• **Problem requirements**:
Review the material line by line. Identify and copy every line that contains the string "handed".

□ □ □ □

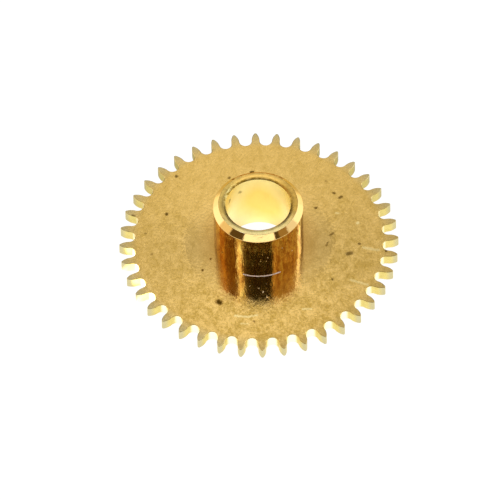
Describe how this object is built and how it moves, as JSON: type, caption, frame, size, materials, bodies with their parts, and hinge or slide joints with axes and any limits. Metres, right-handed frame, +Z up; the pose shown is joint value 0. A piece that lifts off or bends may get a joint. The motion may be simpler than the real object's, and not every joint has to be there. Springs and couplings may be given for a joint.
{
  "type": "hour wheel",
  "caption": "Flat toothed brass wheel riveted on an upright brass pipe with a through bore. It turns on a cannon pinion and carries the hour hand.",
  "frame": {"origin": "on the bore's axis, at the underside of the wheel plate", "axes": "+Z up the pipe towards the hour hand, +X through the middle of a tooth, and +Y through the middle of another"},
  "size_m": [0.0062, 0.0062, 0.0016],
  "materials": {
    "lapped_brass": "lapped, a slightly grainy mirror",
    "polished_brass": "turned and polished"
  },
  "bodies": {
    "root": {"wheel_plate": "lapped_brass", "hour_pipe": "polished_brass"}
  },
  "joints": []
}
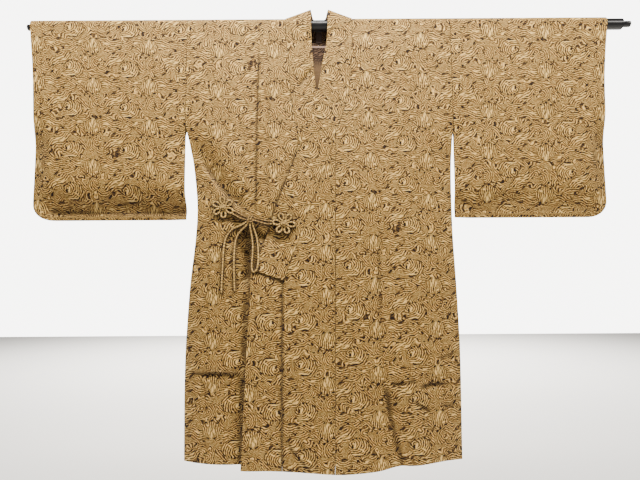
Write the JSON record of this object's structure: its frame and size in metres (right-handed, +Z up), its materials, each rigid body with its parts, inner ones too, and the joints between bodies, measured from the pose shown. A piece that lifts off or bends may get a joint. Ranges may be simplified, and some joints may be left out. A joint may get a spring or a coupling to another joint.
{
  "type": "kimono coat on a rod",
  "caption": "Lined kimono travelling coat, lapped left over right and tied at the side with flower knots, hung flat with a rod through both sleeves.",
  "frame": {"origin": "on the axis of the rod that carries the coat, at the middle of the coat's width", "axes": "+Z up; the coat's front faces -Y; +X is the viewer's right, which is the wearer's left, and lies along the rod"},
  "size_m": [1.402, 0.0842, 1.0236],
  "materials": {
    "crepe": "printed silk crepe, beige gold with dark brown lines, soft low sheen",
    "lining": "plain dark brown silk lining",
    "tape": "plain woven tape",
    "cord": "rolled cord of the printed crepe",
    "rod": "black paint, semi-gloss"
  },
  "bodies": {
    "root": {"body_right": "crepe", "body_left": "crepe", "sleeve_right": "crepe", "sleeve_left": "crepe", "okumi_left": "crepe", "okumi_right": "crepe", "front_band_left": "crepe", "collar": "crepe", "back_lining": "lining", "neck_tape": "tape", "flower_inner": "cord", "flower_outer": "cord", "tie_knot": "cord", "tie_strand_1": "cord", "tie_strand_2": "cord", "tie_strand_3": "cord", "tie_strand_4": "cord", "tie_tail_1": "cord", "tie_tail_2": "cord", "tie_loop": "cord", "rod_tube": "rod", "rod_end_right": "rod", "rod_end_left": "rod"}
  },
  "joints": []
}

□ □ □ □

• **Task response**:
Describe how this object is built and how it moves, as JSON: type, caption, frame, size, materials, bodies with their parts, and hinge or slide joints with axes and any limits. Metres, right-handed frame, +Z up; the pose shown is joint value 0. A piece that lifts off or bends may get a joint. The motion may be simpler than the real object's, and not every joint has to be there. Springs and couplings may be given for a joint.
Write the JSON record of this object's structure: its frame and size in metres (right-handed, +Z up), its materials, each rigid body with its parts, inner ones too, and the joints between bodies, measured from the pose shown. A piece that lifts off or bends may get a joint. Ranges may be simplified, and some joints may be left out. A joint may get a spring or a coupling to another joint.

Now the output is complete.